### DATA LINES
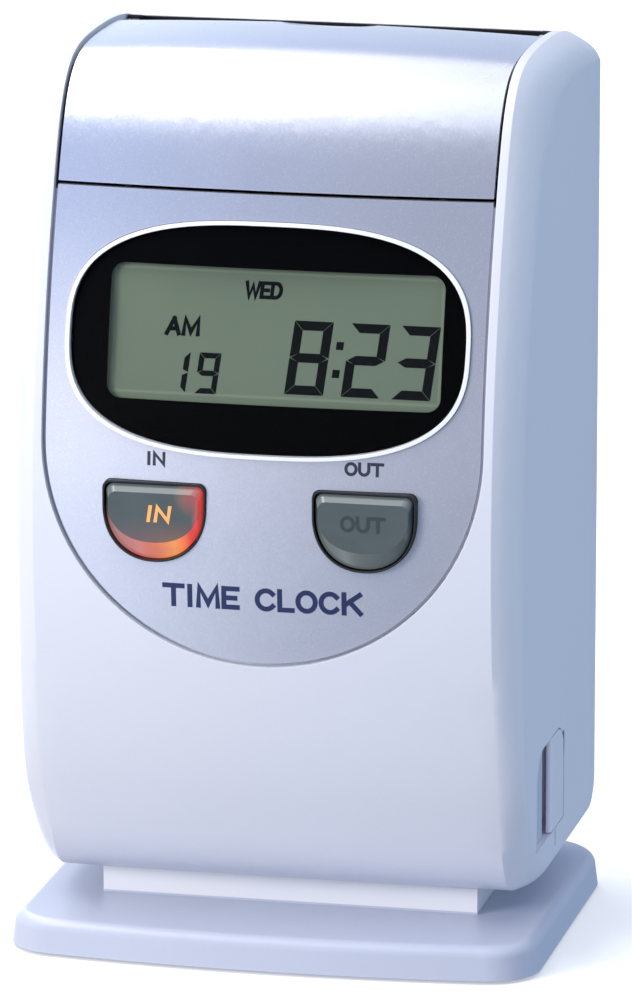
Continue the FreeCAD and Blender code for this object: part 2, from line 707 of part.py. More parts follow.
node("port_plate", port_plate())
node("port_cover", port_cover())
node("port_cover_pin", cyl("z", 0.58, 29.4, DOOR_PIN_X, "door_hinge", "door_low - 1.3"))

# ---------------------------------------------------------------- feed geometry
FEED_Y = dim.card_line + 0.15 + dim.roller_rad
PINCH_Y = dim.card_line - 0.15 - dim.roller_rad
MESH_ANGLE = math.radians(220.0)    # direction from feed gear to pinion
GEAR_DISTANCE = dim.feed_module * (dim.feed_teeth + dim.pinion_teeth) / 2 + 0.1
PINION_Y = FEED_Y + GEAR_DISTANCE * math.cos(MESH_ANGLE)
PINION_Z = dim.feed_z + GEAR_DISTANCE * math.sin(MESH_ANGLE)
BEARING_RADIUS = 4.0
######
Please repeat the material above, word for word and in full.

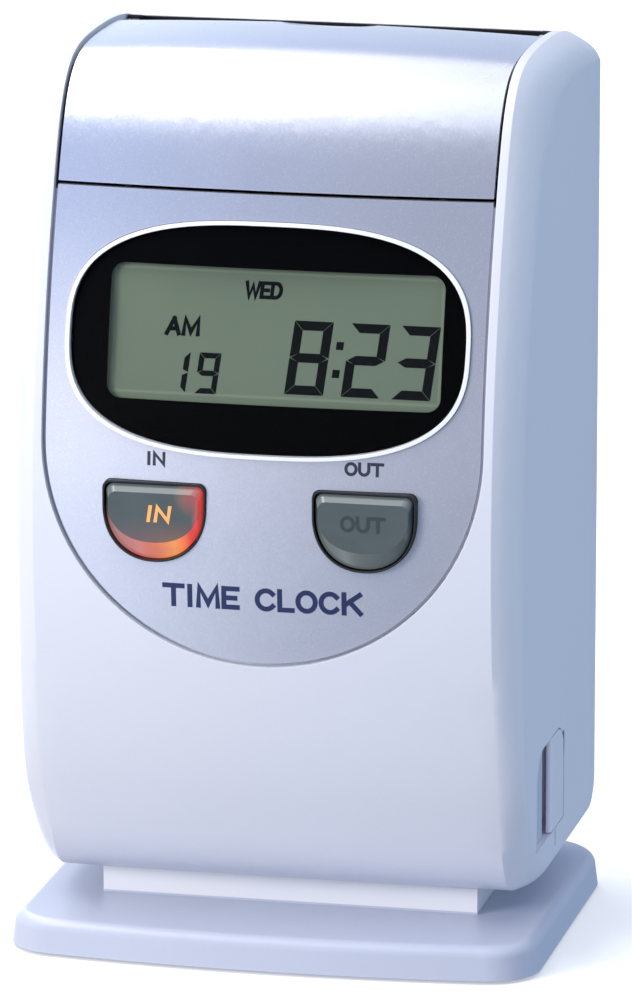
Continue the FreeCAD and Blender code for this object: part 2, from line 707 of part.py. More parts follow.
node("port_plate", port_plate())
node("port_cover", port_cover())
node("port_cover_pin", cyl("z", 0.58, 29.4, DOOR_PIN_X, "door_hinge", "door_low - 1.3"))

# ---------------------------------------------------------------- feed geometry
FEED_Y = dim.card_line + 0.15 + dim.roller_rad
PINCH_Y = dim.card_line - 0.15 - dim.roller_rad
MESH_ANGLE = math.radians(220.0)    # direction from feed gear to pinion
GEAR_DISTANCE = dim.feed_module * (dim.feed_teeth + dim.pinion_teeth) / 2 + 0.1
PINION_Y = FEED_Y + GEAR_DISTANCE * math.cos(MESH_ANGLE)
PINION_Z = dim.feed_z + GEAR_DISTANCE * math.sin(MESH_ANGLE)
BEARING_RADIUS = 4.0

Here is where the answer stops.